--- begin ---
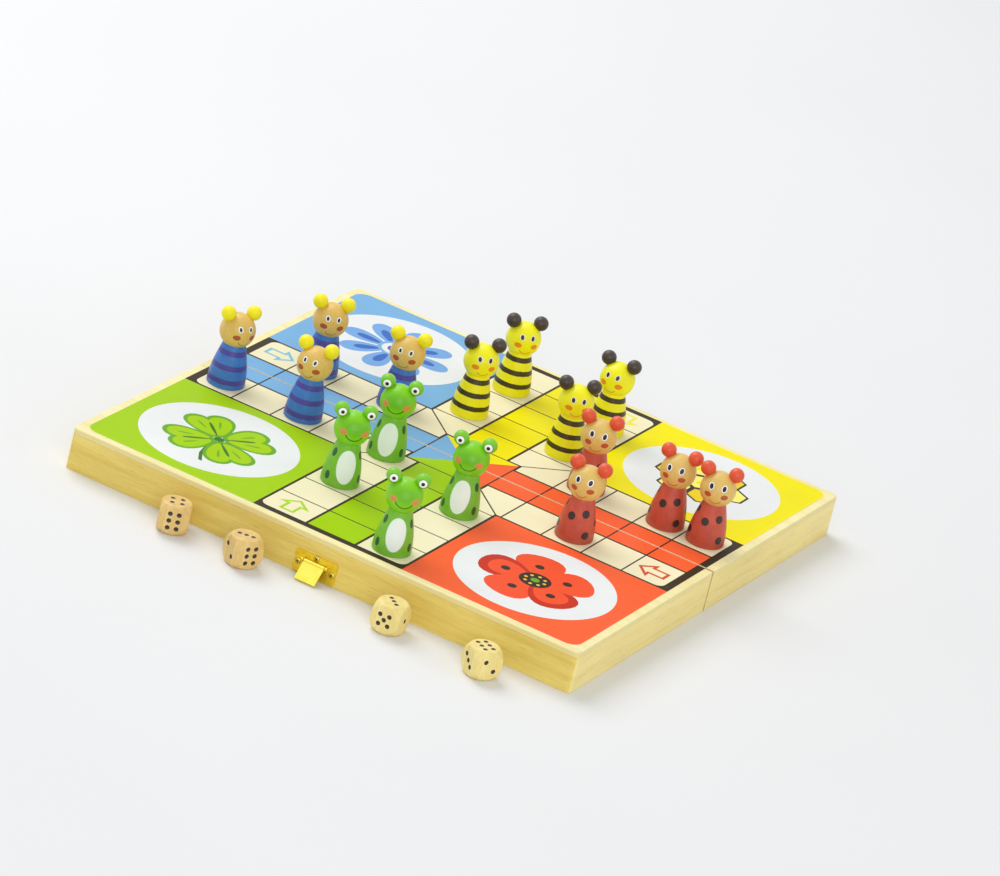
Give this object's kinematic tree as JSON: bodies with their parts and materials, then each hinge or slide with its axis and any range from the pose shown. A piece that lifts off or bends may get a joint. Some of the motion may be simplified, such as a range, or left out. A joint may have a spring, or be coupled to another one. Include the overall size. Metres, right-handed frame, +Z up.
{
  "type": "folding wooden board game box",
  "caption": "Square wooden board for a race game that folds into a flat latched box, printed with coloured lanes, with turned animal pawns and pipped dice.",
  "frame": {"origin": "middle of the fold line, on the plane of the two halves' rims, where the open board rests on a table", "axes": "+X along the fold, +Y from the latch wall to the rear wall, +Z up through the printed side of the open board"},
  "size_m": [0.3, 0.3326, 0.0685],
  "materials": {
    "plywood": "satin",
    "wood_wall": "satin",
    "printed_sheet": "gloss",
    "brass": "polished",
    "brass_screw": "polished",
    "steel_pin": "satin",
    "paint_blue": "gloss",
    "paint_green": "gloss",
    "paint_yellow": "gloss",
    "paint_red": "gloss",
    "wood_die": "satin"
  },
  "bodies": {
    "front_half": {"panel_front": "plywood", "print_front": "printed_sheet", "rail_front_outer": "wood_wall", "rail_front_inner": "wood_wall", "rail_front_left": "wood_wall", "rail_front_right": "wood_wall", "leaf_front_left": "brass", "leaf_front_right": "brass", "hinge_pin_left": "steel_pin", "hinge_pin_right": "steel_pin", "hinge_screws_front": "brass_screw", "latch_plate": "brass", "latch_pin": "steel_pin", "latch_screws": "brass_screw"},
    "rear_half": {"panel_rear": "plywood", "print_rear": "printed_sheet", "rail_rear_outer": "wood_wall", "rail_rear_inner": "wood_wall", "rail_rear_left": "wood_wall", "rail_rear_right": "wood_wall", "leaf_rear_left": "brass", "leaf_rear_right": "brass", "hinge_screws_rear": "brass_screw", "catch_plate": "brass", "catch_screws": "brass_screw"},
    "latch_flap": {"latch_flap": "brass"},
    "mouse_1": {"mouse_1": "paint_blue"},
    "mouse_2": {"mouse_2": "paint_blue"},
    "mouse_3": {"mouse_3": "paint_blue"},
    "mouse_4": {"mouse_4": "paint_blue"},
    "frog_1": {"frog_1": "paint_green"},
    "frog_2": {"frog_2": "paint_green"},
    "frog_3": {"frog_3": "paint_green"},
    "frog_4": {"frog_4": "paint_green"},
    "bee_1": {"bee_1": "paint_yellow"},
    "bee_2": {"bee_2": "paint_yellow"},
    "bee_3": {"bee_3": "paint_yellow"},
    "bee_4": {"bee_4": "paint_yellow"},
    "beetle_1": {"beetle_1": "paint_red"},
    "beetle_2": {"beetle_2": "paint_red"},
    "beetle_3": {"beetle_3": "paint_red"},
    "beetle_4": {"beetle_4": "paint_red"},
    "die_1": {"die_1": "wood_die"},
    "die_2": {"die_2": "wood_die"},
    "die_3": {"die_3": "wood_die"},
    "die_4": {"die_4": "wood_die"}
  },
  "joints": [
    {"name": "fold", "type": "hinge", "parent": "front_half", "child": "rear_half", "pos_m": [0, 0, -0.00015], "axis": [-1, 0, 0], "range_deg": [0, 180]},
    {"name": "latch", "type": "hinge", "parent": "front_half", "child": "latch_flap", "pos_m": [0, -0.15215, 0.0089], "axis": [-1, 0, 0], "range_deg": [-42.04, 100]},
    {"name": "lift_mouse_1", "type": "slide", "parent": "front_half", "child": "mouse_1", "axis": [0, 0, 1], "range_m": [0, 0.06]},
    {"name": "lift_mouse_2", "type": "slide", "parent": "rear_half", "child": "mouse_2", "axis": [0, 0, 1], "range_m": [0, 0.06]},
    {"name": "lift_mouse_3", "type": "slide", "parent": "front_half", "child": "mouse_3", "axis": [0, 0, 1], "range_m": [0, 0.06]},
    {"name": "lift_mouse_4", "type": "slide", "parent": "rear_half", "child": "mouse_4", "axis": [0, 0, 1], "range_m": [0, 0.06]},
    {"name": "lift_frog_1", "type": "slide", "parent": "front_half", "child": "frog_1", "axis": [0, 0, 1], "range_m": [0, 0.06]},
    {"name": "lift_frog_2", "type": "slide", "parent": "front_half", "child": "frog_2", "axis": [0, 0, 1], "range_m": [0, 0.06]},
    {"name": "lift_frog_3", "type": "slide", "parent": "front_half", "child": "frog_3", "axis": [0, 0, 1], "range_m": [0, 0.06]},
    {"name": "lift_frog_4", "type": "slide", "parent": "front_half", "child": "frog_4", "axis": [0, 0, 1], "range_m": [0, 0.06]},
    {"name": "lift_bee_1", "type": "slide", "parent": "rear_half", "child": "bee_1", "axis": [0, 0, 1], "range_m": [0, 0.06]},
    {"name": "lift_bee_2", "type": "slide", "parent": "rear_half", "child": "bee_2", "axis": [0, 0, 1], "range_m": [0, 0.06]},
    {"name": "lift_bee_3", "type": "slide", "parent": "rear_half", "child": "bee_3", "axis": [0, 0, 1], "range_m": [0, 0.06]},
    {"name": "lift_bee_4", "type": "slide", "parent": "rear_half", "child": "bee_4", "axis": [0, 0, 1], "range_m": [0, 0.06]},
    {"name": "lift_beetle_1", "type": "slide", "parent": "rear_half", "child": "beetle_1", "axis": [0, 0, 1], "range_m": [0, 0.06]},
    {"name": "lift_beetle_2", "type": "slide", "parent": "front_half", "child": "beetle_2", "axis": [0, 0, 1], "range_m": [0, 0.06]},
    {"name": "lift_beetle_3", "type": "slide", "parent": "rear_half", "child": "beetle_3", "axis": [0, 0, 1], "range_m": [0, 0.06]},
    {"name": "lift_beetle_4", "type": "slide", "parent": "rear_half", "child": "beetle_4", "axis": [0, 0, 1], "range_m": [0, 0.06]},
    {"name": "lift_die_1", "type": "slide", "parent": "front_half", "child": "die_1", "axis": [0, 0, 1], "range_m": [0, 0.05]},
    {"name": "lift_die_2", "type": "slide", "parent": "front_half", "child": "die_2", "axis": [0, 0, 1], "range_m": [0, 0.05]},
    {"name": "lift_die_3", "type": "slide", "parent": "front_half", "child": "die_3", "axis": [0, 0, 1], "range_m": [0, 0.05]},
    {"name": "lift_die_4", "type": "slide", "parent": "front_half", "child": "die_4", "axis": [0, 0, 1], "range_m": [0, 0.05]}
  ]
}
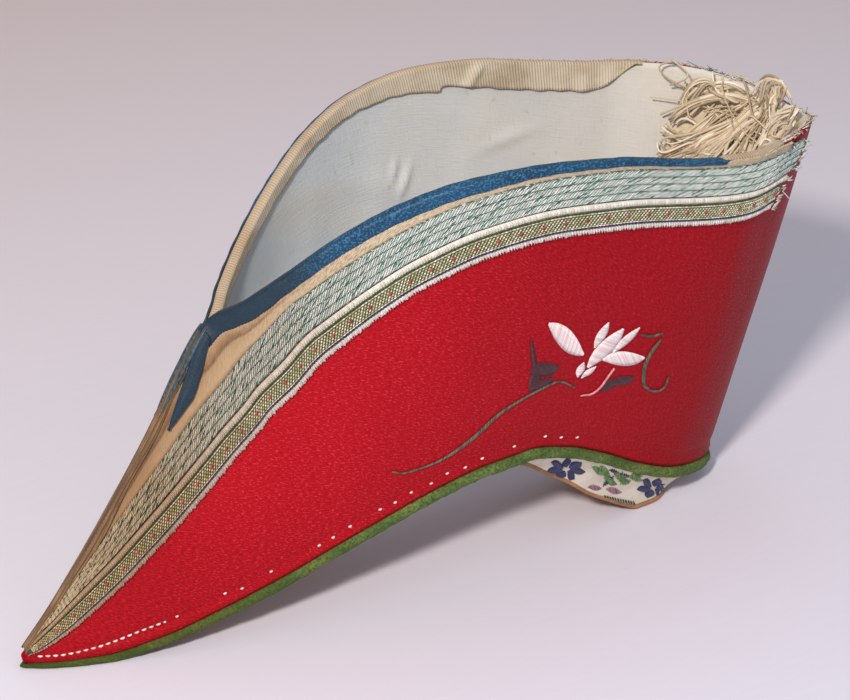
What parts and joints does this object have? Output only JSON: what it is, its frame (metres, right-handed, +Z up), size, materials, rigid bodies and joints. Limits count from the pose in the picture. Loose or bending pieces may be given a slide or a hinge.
--- end ---
--- WHAT IS BEING ASKED ---
Extract all of the data above without altering anything.

--- OUTPUT OF THE EXERCISE ---
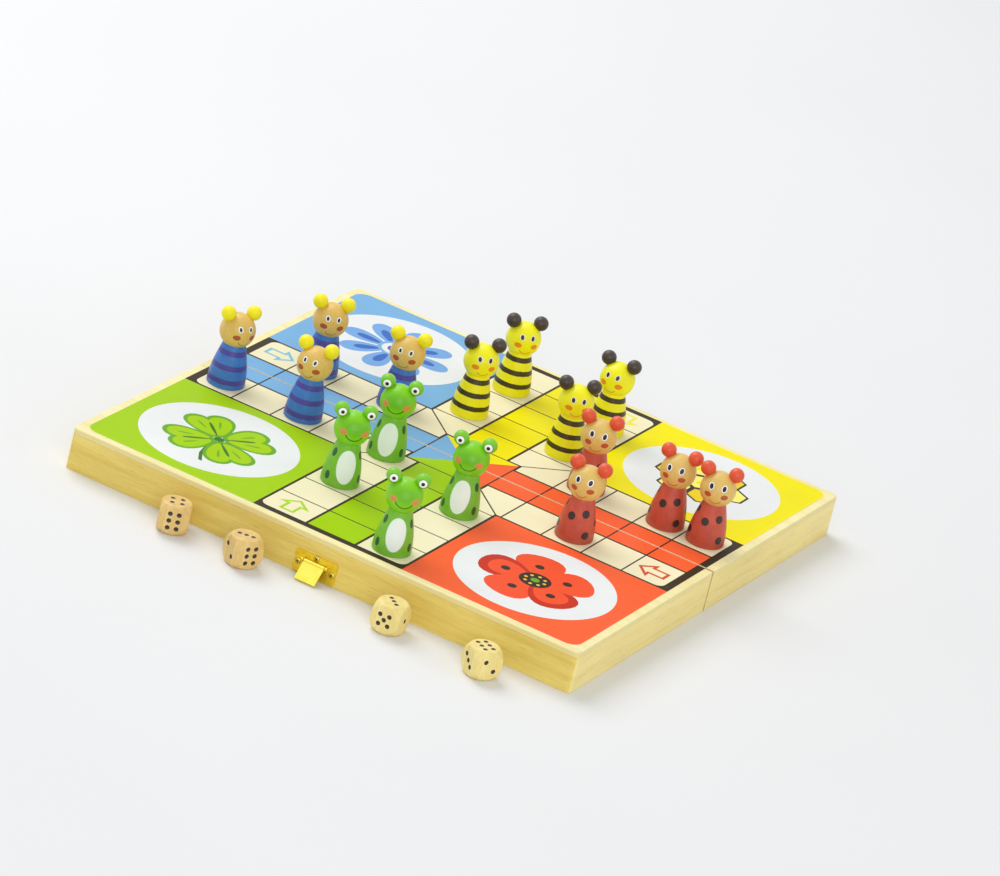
Give this object's kinematic tree as JSON: bodies with their parts and materials, then each hinge or slide with its axis and any range from the pose shown. A piece that lifts off or bends may get a joint. Some of the motion may be simplified, such as a range, or left out. A joint may have a spring, or be coupled to another one. Include the overall size. Metres, right-handed frame, +Z up.
{
  "type": "folding wooden board game box",
  "caption": "Square wooden board for a race game that folds into a flat latched box, printed with coloured lanes, with turned animal pawns and pipped dice.",
  "frame": {"origin": "middle of the fold line, on the plane of the two halves' rims, where the open board rests on a table", "axes": "+X along the fold, +Y from the latch wall to the rear wall, +Z up through the printed side of the open board"},
  "size_m": [0.3, 0.3326, 0.0685],
  "materials": {
    "plywood": "satin",
    "wood_wall": "satin",
    "printed_sheet": "gloss",
    "brass": "polished",
    "brass_screw": "polished",
    "steel_pin": "satin",
    "paint_blue": "gloss",
    "paint_green": "gloss",
    "paint_yellow": "gloss",
    "paint_red": "gloss",
    "wood_die": "satin"
  },
  "bodies": {
    "front_half": {"panel_front": "plywood", "print_front": "printed_sheet", "rail_front_outer": "wood_wall", "rail_front_inner": "wood_wall", "rail_front_left": "wood_wall", "rail_front_right": "wood_wall", "leaf_front_left": "brass", "leaf_front_right": "brass", "hinge_pin_left": "steel_pin", "hinge_pin_right": "steel_pin", "hinge_screws_front": "brass_screw", "latch_plate": "brass", "latch_pin": "steel_pin", "latch_screws": "brass_screw"},
    "rear_half": {"panel_rear": "plywood", "print_rear": "printed_sheet", "rail_rear_outer": "wood_wall", "rail_rear_inner": "wood_wall", "rail_rear_left": "wood_wall", "rail_rear_right": "wood_wall", "leaf_rear_left": "brass", "leaf_rear_right": "brass", "hinge_screws_rear": "brass_screw", "catch_plate": "brass", "catch_screws": "brass_screw"},
    "latch_flap": {"latch_flap": "brass"},
    "mouse_1": {"mouse_1": "paint_blue"},
    "mouse_2": {"mouse_2": "paint_blue"},
    "mouse_3": {"mouse_3": "paint_blue"},
    "mouse_4": {"mouse_4": "paint_blue"},
    "frog_1": {"frog_1": "paint_green"},
    "frog_2": {"frog_2": "paint_green"},
    "frog_3": {"frog_3": "paint_green"},
    "frog_4": {"frog_4": "paint_green"},
    "bee_1": {"bee_1": "paint_yellow"},
    "bee_2": {"bee_2": "paint_yellow"},
    "bee_3": {"bee_3": "paint_yellow"},
    "bee_4": {"bee_4": "paint_yellow"},
    "beetle_1": {"beetle_1": "paint_red"},
    "beetle_2": {"beetle_2": "paint_red"},
    "beetle_3": {"beetle_3": "paint_red"},
    "beetle_4": {"beetle_4": "paint_red"},
    "die_1": {"die_1": "wood_die"},
    "die_2": {"die_2": "wood_die"},
    "die_3": {"die_3": "wood_die"},
    "die_4": {"die_4": "wood_die"}
  },
  "joints": [
    {"name": "fold", "type": "hinge", "parent": "front_half", "child": "rear_half", "pos_m": [0, 0, -0.00015], "axis": [-1, 0, 0], "range_deg": [0, 180]},
    {"name": "latch", "type": "hinge", "parent": "front_half", "child": "latch_flap", "pos_m": [0, -0.15215, 0.0089], "axis": [-1, 0, 0], "range_deg": [-42.04, 100]},
    {"name": "lift_mouse_1", "type": "slide", "parent": "front_half", "child": "mouse_1", "axis": [0, 0, 1], "range_m": [0, 0.06]},
    {"name": "lift_mouse_2", "type": "slide", "parent": "rear_half", "child": "mouse_2", "axis": [0, 0, 1], "range_m": [0, 0.06]},
    {"name": "lift_mouse_3", "type": "slide", "parent": "front_half", "child": "mouse_3", "axis": [0, 0, 1], "range_m": [0, 0.06]},
    {"name": "lift_mouse_4", "type": "slide", "parent": "rear_half", "child": "mouse_4", "axis": [0, 0, 1], "range_m": [0, 0.06]},
    {"name": "lift_frog_1", "type": "slide", "parent": "front_half", "child": "frog_1", "axis": [0, 0, 1], "range_m": [0, 0.06]},
    {"name": "lift_frog_2", "type": "slide", "parent": "front_half", "child": "frog_2", "axis": [0, 0, 1], "range_m": [0, 0.06]},
    {"name": "lift_frog_3", "type": "slide", "parent": "front_half", "child": "frog_3", "axis": [0, 0, 1], "range_m": [0, 0.06]},
    {"name": "lift_frog_4", "type": "slide", "parent": "front_half", "child": "frog_4", "axis": [0, 0, 1], "range_m": [0, 0.06]},
    {"name": "lift_bee_1", "type": "slide", "parent": "rear_half", "child": "bee_1", "axis": [0, 0, 1], "range_m": [0, 0.06]},
    {"name": "lift_bee_2", "type": "slide", "parent": "rear_half", "child": "bee_2", "axis": [0, 0, 1], "range_m": [0, 0.06]},
    {"name": "lift_bee_3", "type": "slide", "parent": "rear_half", "child": "bee_3", "axis": [0, 0, 1], "range_m": [0, 0.06]},
    {"name": "lift_bee_4", "type": "slide", "parent": "rear_half", "child": "bee_4", "axis": [0, 0, 1], "range_m": [0, 0.06]},
    {"name": "lift_beetle_1", "type": "slide", "parent": "rear_half", "child": "beetle_1", "axis": [0, 0, 1], "range_m": [0, 0.06]},
    {"name": "lift_beetle_2", "type": "slide", "parent": "front_half", "child": "beetle_2", "axis": [0, 0, 1], "range_m": [0, 0.06]},
    {"name": "lift_beetle_3", "type": "slide", "parent": "rear_half", "child": "beetle_3", "axis": [0, 0, 1], "range_m": [0, 0.06]},
    {"name": "lift_beetle_4", "type": "slide", "parent": "rear_half", "child": "beetle_4", "axis": [0, 0, 1], "range_m": [0, 0.06]},
    {"name": "lift_die_1", "type": "slide", "parent": "front_half", "child": "die_1", "axis": [0, 0, 1], "range_m": [0, 0.05]},
    {"name": "lift_die_2", "type": "slide", "parent": "front_half", "child": "die_2", "axis": [0, 0, 1], "range_m": [0, 0.05]},
    {"name": "lift_die_3", "type": "slide", "parent": "front_half", "child": "die_3", "axis": [0, 0, 1], "range_m": [0, 0.05]},
    {"name": "lift_die_4", "type": "slide", "parent": "front_half", "child": "die_4", "axis": [0, 0, 1], "range_m": [0, 0.05]}
  ]
}
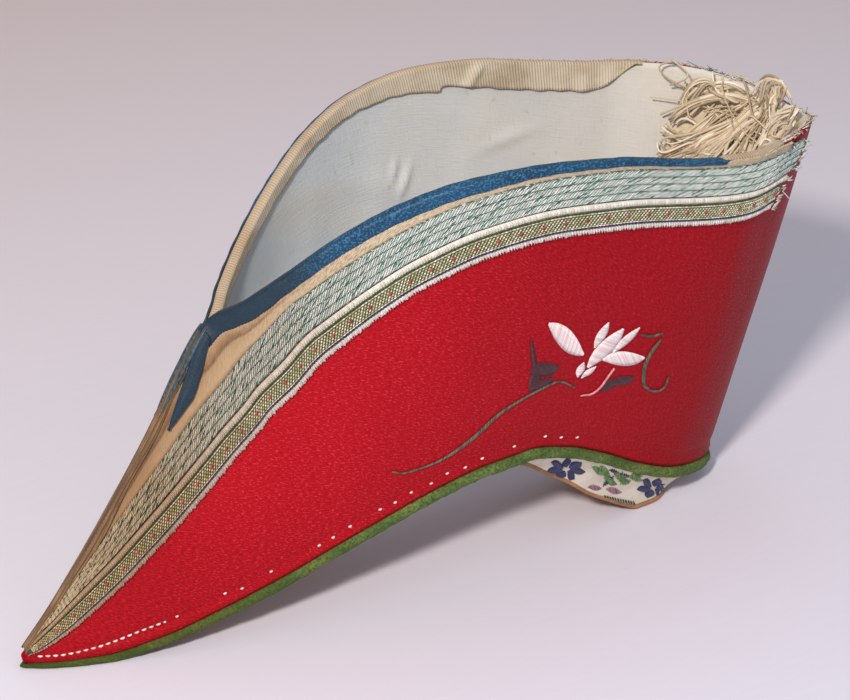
What parts and joints does this object have? Output only JSON: what it is, its frame (metres, right-handed, +Z up), size, materials, rigid bodies and joints. Limits count from the pose in the picture. Loose or bending pieces may be given a slide or a hinge.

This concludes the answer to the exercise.